## PROBLEM STATEMENT
Quote all entries in full, exactly.

## DATA SHOWN
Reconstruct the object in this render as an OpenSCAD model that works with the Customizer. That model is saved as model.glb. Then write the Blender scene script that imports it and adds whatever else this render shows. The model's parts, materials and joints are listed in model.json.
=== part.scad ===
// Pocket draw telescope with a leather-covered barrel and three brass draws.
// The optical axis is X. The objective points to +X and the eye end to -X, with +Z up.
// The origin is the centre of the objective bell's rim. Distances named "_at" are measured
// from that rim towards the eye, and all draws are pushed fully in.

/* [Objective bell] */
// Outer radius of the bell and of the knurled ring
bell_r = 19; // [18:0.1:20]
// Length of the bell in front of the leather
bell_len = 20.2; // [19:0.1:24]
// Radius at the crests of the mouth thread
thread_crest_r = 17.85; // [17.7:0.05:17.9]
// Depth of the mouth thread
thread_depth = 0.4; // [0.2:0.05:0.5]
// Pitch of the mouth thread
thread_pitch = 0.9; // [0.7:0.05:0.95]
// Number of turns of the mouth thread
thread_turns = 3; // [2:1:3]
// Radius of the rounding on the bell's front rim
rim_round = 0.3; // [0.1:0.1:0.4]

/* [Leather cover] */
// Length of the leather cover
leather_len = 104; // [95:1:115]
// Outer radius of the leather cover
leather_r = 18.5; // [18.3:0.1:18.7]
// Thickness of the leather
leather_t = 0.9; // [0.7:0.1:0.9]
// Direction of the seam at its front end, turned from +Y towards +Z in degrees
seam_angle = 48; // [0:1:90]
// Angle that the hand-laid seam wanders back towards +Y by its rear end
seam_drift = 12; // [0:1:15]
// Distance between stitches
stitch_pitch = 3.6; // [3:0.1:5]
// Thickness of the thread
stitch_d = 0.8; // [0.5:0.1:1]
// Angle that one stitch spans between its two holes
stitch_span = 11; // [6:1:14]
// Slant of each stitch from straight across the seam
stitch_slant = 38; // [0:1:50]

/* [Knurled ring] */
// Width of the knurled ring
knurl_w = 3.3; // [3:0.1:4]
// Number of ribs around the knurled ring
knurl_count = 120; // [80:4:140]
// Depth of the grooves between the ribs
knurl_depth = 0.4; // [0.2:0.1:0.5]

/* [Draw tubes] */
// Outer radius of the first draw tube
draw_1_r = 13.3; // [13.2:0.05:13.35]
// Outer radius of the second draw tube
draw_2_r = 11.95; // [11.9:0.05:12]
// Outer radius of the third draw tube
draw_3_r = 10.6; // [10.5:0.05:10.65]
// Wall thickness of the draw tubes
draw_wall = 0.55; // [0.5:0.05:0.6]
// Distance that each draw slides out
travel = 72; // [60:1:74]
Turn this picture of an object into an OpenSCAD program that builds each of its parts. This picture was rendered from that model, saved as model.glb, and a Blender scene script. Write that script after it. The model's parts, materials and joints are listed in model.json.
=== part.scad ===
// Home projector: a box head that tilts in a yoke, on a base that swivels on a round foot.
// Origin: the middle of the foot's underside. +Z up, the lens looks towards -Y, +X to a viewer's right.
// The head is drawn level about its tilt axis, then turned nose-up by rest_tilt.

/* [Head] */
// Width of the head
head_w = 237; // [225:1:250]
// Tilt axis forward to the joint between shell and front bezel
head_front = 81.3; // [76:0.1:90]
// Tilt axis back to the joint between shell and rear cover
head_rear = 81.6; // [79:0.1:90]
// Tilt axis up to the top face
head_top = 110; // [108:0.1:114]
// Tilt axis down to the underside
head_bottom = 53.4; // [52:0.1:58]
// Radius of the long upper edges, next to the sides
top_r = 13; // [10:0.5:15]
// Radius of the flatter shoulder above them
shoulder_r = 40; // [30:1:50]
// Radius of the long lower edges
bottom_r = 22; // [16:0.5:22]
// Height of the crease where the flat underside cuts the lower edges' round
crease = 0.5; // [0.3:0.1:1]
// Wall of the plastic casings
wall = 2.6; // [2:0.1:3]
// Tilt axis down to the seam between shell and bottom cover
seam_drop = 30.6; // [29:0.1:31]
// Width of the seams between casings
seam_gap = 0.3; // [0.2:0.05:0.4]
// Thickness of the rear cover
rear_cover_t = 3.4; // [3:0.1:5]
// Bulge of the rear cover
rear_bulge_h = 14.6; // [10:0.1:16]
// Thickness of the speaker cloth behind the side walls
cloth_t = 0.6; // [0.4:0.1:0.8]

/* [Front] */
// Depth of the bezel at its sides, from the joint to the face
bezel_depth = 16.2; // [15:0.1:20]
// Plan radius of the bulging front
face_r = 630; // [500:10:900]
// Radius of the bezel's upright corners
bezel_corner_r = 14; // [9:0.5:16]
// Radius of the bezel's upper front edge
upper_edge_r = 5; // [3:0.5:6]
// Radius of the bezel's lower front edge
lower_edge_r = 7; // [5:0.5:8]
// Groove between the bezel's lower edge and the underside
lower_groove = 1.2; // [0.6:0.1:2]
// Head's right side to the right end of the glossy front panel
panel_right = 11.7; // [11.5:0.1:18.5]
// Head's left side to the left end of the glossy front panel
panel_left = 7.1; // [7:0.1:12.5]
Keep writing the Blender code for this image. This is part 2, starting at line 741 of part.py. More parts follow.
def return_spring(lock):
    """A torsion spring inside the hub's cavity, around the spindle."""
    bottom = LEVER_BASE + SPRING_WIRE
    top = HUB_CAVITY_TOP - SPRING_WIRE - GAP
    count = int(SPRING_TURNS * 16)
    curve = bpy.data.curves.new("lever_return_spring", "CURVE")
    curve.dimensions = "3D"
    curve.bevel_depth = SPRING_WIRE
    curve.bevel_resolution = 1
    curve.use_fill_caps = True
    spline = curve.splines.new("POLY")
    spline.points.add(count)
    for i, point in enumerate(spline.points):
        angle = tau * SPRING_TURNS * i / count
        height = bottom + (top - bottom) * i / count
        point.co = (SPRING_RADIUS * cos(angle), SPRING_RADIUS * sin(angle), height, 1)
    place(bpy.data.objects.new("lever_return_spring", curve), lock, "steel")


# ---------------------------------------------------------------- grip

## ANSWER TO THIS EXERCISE
Reconstruct the object in this render as an OpenSCAD model that works with the Customizer. That model is saved as model.glb. Then write the Blender scene script that imports it and adds whatever else this render shows. The model's parts, materials and joints are listed in model.json.
=== part.scad ===
// Pocket draw telescope with a leather-covered barrel and three brass draws.
// The optical axis is X. The objective points to +X and the eye end to -X, with +Z up.
// The origin is the centre of the objective bell's rim. Distances named "_at" are measured
// from that rim towards the eye, and all draws are pushed fully in.

/* [Objective bell] */
// Outer radius of the bell and of the knurled ring
bell_r = 19; // [18:0.1:20]
// Length of the bell in front of the leather
bell_len = 20.2; // [19:0.1:24]
// Radius at the crests of the mouth thread
thread_crest_r = 17.85; // [17.7:0.05:17.9]
// Depth of the mouth thread
thread_depth = 0.4; // [0.2:0.05:0.5]
// Pitch of the mouth thread
thread_pitch = 0.9; // [0.7:0.05:0.95]
// Number of turns of the mouth thread
thread_turns = 3; // [2:1:3]
// Radius of the rounding on the bell's front rim
rim_round = 0.3; // [0.1:0.1:0.4]

/* [Leather cover] */
// Length of the leather cover
leather_len = 104; // [95:1:115]
// Outer radius of the leather cover
leather_r = 18.5; // [18.3:0.1:18.7]
// Thickness of the leather
leather_t = 0.9; // [0.7:0.1:0.9]
// Direction of the seam at its front end, turned from +Y towards +Z in degrees
seam_angle = 48; // [0:1:90]
// Angle that the hand-laid seam wanders back towards +Y by its rear end
seam_drift = 12; // [0:1:15]
// Distance between stitches
stitch_pitch = 3.6; // [3:0.1:5]
// Thickness of the thread
stitch_d = 0.8; // [0.5:0.1:1]
// Angle that one stitch spans between its two holes
stitch_span = 11; // [6:1:14]
// Slant of each stitch from straight across the seam
stitch_slant = 38; // [0:1:50]

/* [Knurled ring] */
// Width of the knurled ring
knurl_w = 3.3; // [3:0.1:4]
// Number of ribs around the knurled ring
knurl_count = 120; // [80:4:140]
// Depth of the grooves between the ribs
knurl_depth = 0.4; // [0.2:0.1:0.5]

/* [Draw tubes] */
// Outer radius of the first draw tube
draw_1_r = 13.3; // [13.2:0.05:13.35]
// Outer radius of the second draw tube
draw_2_r = 11.95; // [11.9:0.05:12]
// Outer radius of the third draw tube
draw_3_r = 10.6; // [10.5:0.05:10.65]
// Wall thickness of the draw tubes
draw_wall = 0.55; // [0.5:0.05:0.6]
// Distance that each draw slides out
travel = 72; // [60:1:74]
Turn this picture of an object into an OpenSCAD program that builds each of its parts. This picture was rendered from that model, saved as model.glb, and a Blender scene script. Write that script after it. The model's parts, materials and joints are listed in model.json.
=== part.scad ===
// Home projector: a box head that tilts in a yoke, on a base that swivels on a round foot.
// Origin: the middle of the foot's underside. +Z up, the lens looks towards -Y, +X to a viewer's right.
// The head is drawn level about its tilt axis, then turned nose-up by rest_tilt.

/* [Head] */
// Width of the head
head_w = 237; // [225:1:250]
// Tilt axis forward to the joint between shell and front bezel
head_front = 81.3; // [76:0.1:90]
// Tilt axis back to the joint between shell and rear cover
head_rear = 81.6; // [79:0.1:90]
// Tilt axis up to the top face
head_top = 110; // [108:0.1:114]
// Tilt axis down to the underside
head_bottom = 53.4; // [52:0.1:58]
// Radius of the long upper edges, next to the sides
top_r = 13; // [10:0.5:15]
// Radius of the flatter shoulder above them
shoulder_r = 40; // [30:1:50]
// Radius of the long lower edges
bottom_r = 22; // [16:0.5:22]
// Height of the crease where the flat underside cuts the lower edges' round
crease = 0.5; // [0.3:0.1:1]
// Wall of the plastic casings
wall = 2.6; // [2:0.1:3]
// Tilt axis down to the seam between shell and bottom cover
seam_drop = 30.6; // [29:0.1:31]
// Width of the seams between casings
seam_gap = 0.3; // [0.2:0.05:0.4]
// Thickness of the rear cover
rear_cover_t = 3.4; // [3:0.1:5]
// Bulge of the rear cover
rear_bulge_h = 14.6; // [10:0.1:16]
// Thickness of the speaker cloth behind the side walls
cloth_t = 0.6; // [0.4:0.1:0.8]

/* [Front] */
// Depth of the bezel at its sides, from the joint to the face
bezel_depth = 16.2; // [15:0.1:20]
// Plan radius of the bulging front
face_r = 630; // [500:10:900]
// Radius of the bezel's upright corners
bezel_corner_r = 14; // [9:0.5:16]
// Radius of the bezel's upper front edge
upper_edge_r = 5; // [3:0.5:6]
// Radius of the bezel's lower front edge
lower_edge_r = 7; // [5:0.5:8]
// Groove between the bezel's lower edge and the underside
lower_groove = 1.2; // [0.6:0.1:2]
// Head's right side to the right end of the glossy front panel
panel_right = 11.7; // [11.5:0.1:18.5]
// Head's left side to the left end of the glossy front panel
panel_left = 7.1; // [7:0.1:12.5]
Keep writing the Blender code for this image. This is part 2, starting at line 741 of part.py. More parts follow.
def return_spring(lock):
    """A torsion spring inside the hub's cavity, around the spindle."""
    bottom = LEVER_BASE + SPRING_WIRE
    top = HUB_CAVITY_TOP - SPRING_WIRE - GAP
    count = int(SPRING_TURNS * 16)
    curve = bpy.data.curves.new("lever_return_spring", "CURVE")
    curve.dimensions = "3D"
    curve.bevel_depth = SPRING_WIRE
    curve.bevel_resolution = 1
    curve.use_fill_caps = True
    spline = curve.splines.new("POLY")
    spline.points.add(count)
    for i, point in enumerate(spline.points):
        angle = tau * SPRING_TURNS * i / count
        height = bottom + (top - bottom) * i / count
        point.co = (SPRING_RADIUS * cos(angle), SPRING_RADIUS * sin(angle), height, 1)
    place(bpy.data.objects.new("lever_return_spring", curve), lock, "steel")


# ---------------------------------------------------------------- grip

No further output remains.